• [WHAT TO PRODUCE] From the line containing "buildFoot();" through the line containing "obj.data.transform(obj.matrix_world)", retype each line exactly; include both end lines and nothing beyond them.

• [RECORD LIST]
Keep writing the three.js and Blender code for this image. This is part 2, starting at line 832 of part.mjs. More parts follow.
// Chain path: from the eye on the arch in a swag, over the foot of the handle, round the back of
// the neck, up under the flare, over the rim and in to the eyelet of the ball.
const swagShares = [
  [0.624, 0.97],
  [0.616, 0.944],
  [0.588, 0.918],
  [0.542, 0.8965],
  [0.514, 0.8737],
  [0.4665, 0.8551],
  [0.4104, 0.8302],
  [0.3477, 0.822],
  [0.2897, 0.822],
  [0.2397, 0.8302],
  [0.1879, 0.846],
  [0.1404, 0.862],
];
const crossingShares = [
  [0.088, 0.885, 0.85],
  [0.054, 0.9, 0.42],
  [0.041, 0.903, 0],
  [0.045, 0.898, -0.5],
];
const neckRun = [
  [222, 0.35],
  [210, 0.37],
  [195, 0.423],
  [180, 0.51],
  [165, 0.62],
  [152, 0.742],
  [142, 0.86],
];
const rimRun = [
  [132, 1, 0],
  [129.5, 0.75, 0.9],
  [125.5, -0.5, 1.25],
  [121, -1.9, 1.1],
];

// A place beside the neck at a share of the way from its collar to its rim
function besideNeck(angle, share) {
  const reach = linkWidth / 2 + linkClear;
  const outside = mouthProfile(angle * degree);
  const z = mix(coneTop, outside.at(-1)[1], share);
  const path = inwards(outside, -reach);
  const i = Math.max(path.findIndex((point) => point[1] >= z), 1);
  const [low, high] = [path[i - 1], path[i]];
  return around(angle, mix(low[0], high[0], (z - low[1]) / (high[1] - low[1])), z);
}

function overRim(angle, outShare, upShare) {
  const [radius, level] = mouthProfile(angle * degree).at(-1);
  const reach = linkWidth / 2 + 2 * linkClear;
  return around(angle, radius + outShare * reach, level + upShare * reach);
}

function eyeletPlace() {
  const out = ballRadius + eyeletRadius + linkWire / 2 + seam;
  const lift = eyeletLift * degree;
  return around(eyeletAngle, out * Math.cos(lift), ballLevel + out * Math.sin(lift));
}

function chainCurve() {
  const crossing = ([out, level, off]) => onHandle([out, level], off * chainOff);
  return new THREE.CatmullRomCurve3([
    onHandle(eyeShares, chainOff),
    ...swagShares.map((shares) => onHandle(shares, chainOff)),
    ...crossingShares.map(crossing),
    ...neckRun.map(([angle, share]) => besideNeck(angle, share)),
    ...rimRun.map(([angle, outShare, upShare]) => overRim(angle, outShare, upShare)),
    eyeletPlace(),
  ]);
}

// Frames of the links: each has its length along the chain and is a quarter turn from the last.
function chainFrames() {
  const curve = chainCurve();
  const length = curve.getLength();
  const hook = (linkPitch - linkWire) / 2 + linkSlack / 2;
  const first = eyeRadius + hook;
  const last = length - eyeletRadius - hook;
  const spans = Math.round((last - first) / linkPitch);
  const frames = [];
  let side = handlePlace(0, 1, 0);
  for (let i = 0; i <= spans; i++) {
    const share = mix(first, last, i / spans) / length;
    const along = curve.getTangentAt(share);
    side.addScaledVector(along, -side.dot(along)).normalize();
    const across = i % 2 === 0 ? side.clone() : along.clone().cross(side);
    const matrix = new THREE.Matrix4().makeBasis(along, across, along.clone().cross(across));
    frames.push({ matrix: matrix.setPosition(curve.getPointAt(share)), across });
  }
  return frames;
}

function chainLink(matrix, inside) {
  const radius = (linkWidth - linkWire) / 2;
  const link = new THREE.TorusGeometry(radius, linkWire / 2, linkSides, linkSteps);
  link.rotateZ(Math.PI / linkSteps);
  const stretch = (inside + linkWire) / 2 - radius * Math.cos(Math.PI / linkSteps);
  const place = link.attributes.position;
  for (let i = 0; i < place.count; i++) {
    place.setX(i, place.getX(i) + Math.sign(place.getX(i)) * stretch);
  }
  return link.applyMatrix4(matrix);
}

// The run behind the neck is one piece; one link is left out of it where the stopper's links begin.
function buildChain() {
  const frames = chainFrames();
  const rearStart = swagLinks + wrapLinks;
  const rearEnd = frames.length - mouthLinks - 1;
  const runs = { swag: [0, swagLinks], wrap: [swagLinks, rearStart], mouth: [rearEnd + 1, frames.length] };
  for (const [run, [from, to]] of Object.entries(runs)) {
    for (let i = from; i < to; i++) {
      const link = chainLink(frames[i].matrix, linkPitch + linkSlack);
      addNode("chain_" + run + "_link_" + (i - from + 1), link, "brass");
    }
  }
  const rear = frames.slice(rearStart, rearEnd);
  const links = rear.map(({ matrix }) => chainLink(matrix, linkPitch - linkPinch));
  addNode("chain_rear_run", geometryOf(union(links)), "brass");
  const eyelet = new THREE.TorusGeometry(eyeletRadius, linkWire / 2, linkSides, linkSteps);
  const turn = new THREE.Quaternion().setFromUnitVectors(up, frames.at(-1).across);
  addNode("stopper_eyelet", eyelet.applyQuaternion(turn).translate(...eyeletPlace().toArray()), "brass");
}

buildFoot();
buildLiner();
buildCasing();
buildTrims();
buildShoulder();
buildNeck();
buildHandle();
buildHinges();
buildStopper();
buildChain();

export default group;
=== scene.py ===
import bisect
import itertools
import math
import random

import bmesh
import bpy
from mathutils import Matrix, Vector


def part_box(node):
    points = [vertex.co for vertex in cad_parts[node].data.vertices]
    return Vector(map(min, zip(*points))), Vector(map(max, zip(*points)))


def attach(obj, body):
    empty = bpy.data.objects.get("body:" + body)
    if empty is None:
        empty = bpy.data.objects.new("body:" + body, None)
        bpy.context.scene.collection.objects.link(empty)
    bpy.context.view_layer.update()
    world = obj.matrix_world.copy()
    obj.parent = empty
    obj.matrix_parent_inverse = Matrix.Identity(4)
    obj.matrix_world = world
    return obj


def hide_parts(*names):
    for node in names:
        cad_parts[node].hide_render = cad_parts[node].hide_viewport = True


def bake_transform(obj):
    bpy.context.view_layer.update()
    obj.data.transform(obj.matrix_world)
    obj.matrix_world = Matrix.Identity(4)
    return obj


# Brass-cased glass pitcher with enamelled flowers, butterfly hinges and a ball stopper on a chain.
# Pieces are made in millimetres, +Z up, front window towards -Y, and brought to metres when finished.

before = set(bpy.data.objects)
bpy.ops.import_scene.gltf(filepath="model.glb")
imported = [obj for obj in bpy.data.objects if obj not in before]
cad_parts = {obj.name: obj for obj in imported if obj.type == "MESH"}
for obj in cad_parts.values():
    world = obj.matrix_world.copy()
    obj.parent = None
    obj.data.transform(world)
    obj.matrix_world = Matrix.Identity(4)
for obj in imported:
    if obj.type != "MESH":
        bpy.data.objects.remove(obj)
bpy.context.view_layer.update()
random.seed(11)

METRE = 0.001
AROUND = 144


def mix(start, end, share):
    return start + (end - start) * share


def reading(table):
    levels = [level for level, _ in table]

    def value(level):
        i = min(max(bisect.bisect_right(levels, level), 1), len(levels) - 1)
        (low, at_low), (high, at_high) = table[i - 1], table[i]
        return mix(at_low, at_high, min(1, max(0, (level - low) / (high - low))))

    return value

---

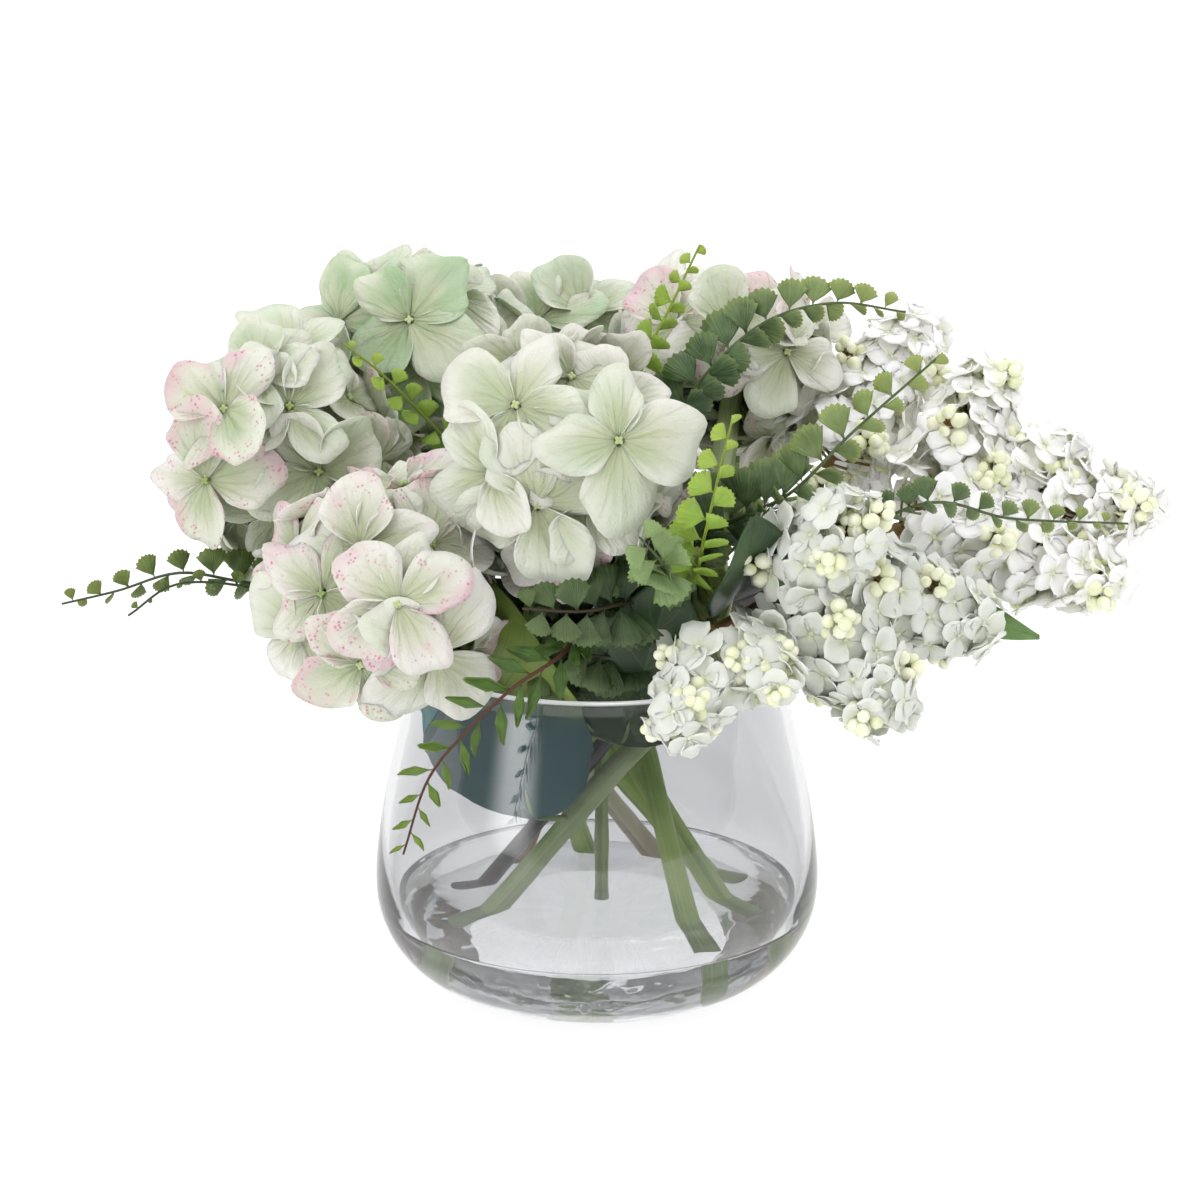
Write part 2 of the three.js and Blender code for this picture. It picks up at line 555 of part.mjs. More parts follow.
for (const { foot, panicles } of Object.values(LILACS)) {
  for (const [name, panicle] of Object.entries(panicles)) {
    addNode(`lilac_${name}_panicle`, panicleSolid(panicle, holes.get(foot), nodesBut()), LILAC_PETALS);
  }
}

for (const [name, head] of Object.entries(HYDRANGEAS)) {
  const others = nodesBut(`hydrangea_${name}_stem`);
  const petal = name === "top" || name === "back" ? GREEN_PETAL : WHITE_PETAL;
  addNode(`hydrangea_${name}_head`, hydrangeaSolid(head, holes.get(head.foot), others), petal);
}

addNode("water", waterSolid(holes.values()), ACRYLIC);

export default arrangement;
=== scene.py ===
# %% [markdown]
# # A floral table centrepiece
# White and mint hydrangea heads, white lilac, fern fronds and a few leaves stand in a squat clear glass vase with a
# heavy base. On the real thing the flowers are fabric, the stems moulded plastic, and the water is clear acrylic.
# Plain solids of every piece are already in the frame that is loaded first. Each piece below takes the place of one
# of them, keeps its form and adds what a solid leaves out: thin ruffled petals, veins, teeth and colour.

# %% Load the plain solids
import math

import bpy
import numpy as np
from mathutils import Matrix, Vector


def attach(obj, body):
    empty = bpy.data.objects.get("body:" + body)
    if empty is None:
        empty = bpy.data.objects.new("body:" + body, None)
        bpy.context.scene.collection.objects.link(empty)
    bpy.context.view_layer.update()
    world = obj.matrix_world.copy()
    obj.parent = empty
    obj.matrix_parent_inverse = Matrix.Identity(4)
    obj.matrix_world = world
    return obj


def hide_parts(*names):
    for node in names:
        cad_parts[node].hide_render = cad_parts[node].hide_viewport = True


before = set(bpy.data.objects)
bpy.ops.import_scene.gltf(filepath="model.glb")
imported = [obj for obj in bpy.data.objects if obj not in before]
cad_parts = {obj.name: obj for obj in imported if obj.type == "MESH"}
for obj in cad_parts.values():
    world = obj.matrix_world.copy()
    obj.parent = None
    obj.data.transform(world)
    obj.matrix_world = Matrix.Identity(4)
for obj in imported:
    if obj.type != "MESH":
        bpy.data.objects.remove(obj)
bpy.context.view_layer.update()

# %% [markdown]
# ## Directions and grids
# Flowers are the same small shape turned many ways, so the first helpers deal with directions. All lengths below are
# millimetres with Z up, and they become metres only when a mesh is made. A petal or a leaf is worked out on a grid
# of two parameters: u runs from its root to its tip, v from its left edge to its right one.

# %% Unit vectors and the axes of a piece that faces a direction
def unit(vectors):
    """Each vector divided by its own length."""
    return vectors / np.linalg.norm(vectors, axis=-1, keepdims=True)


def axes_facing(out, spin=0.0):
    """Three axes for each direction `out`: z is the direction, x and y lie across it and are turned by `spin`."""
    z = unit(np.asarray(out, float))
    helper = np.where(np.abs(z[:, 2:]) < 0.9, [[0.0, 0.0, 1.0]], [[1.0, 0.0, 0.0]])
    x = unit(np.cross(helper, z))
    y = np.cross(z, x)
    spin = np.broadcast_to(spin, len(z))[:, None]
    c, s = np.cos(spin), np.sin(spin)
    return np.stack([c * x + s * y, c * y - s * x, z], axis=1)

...

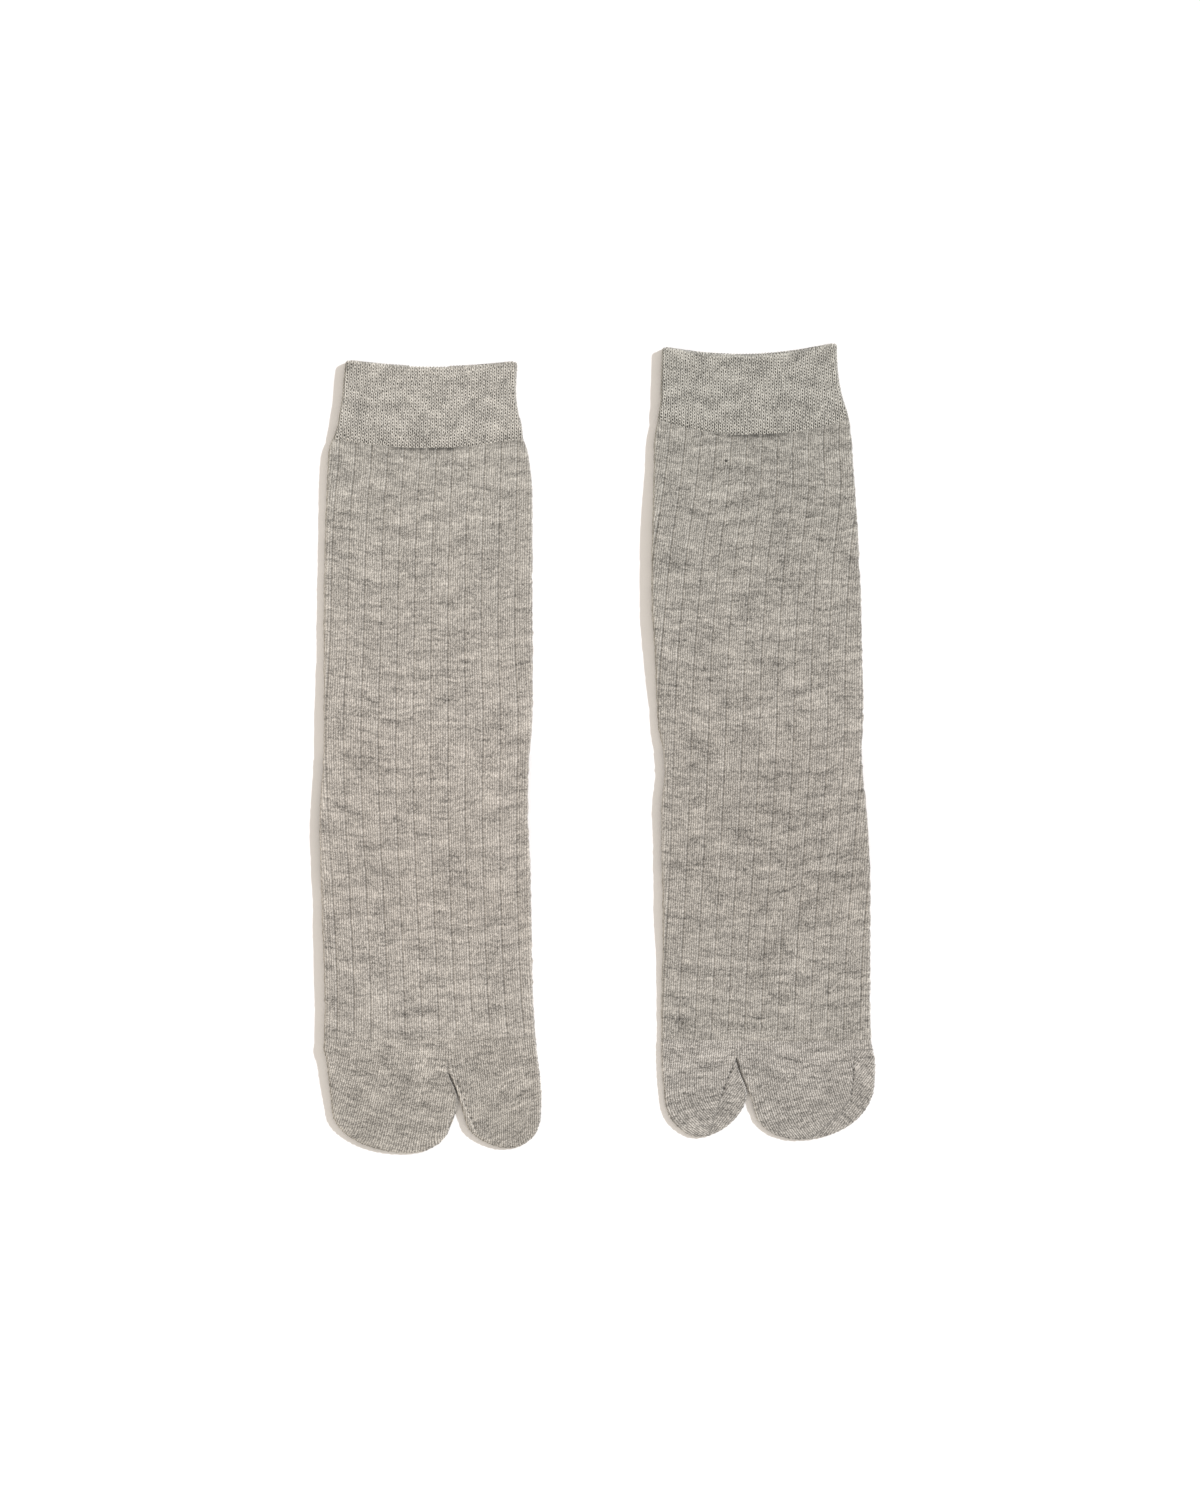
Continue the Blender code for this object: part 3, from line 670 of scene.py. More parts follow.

• [ANSWER TO THIS EXERCISE]
buildFoot();
buildLiner();
buildCasing();
buildTrims();
buildShoulder();
buildNeck();
buildHandle();
buildHinges();
buildStopper();
buildChain();

export default group;
=== scene.py ===
import bisect
import itertools
import math
import random

import bmesh
import bpy
from mathutils import Matrix, Vector


def part_box(node):
    points = [vertex.co for vertex in cad_parts[node].data.vertices]
    return Vector(map(min, zip(*points))), Vector(map(max, zip(*points)))


def attach(obj, body):
    empty = bpy.data.objects.get("body:" + body)
    if empty is None:
        empty = bpy.data.objects.new("body:" + body, None)
        bpy.context.scene.collection.objects.link(empty)
    bpy.context.view_layer.update()
    world = obj.matrix_world.copy()
    obj.parent = empty
    obj.matrix_parent_inverse = Matrix.Identity(4)
    obj.matrix_world = world
    return obj


def hide_parts(*names):
    for node in names:
        cad_parts[node].hide_render = cad_parts[node].hide_viewport = True


def bake_transform(obj):
    bpy.context.view_layer.update()
    obj.data.transform(obj.matrix_world)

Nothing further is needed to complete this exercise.